Will your branch provide administrative services? Lead generation? Supervision oversight? Best practice solutions? Size and scale are important to financial professionals deciding on the ideal branch and its broker-dealer counterpart. Many are looking for a firm large enough to provide leading products, services and technology, but small enough to provide personalized support and maintenance.

“Our broker-dealer gives our branch great flexibility in the support, products and platforms needed by such a diverse group of financial professionals in one branch,” said Todd Terhorst, branch manager for Diversified Wealth Management in St. Louis Park, Minn. “Our financial professionals have a variety of platform types they can choose to operate a fee-based, commission-based or hybrid practice. I have the ability to tell them they can join my branch and receive all the support they would like, while doing business how they want, when they want and under the name they want.”

Because broker-dealers often offer more competitive pricing on services and products to their larger branches, many financial professionals discover joining a branch rather than directly joining a broker-dealer makes more sense financially.

 

3. Coaching, Mentoring and Training

Ongoing opportunities to learn are essential for financial professionals looking to grow their business. Be sure to provide prospects a list of all the educational opportunities they’ll receive by joining your branch. Don’t forget to include success stories of financial professionals who have benefitted from your training and coaching programs.

 

4. Support Services

Does your OSJ branch offer the compliance and supervisory support financial professionals need to free up more time to serve their clients? Assistance in transition? The opportunity to use support staff, office furniture and equipment to save time and money on hiring administrative support and leasing and outfitting an office of their own?

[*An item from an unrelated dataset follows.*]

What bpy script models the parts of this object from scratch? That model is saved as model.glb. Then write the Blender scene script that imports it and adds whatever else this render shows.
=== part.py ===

Don’t forget to include your branch’s relationship with its broker-dealer and the support financial professionals receive from that level as well.

 

5. Compensation

It isn’t uncommon for a prospect to focus on how much your branch charges. In those cases, you’ll need to be prepared to explain what they’re gaining in return for a slightly lower payout.

The costs associated with technology, compliance and business development continue to rise every year. Affiliation with a branch office can help financial professionals control these costs and better manage a state-of-the-art financial services practice.

To show prospects the financial advantage of joining your branch, prepare a grid that shows how payouts are structured if a financial professional is responsible for paying all their own expenses including office and rent as opposed to paying an override to the branch to receive those same services.

Upheaval and change in the industry have many financial professionals on the move or considering a move in the not-so-distant future. While this can present retention challenges for some firms, it also presents a rich recruiting opportunity for those who have the right plan and tools to stand out from the competition.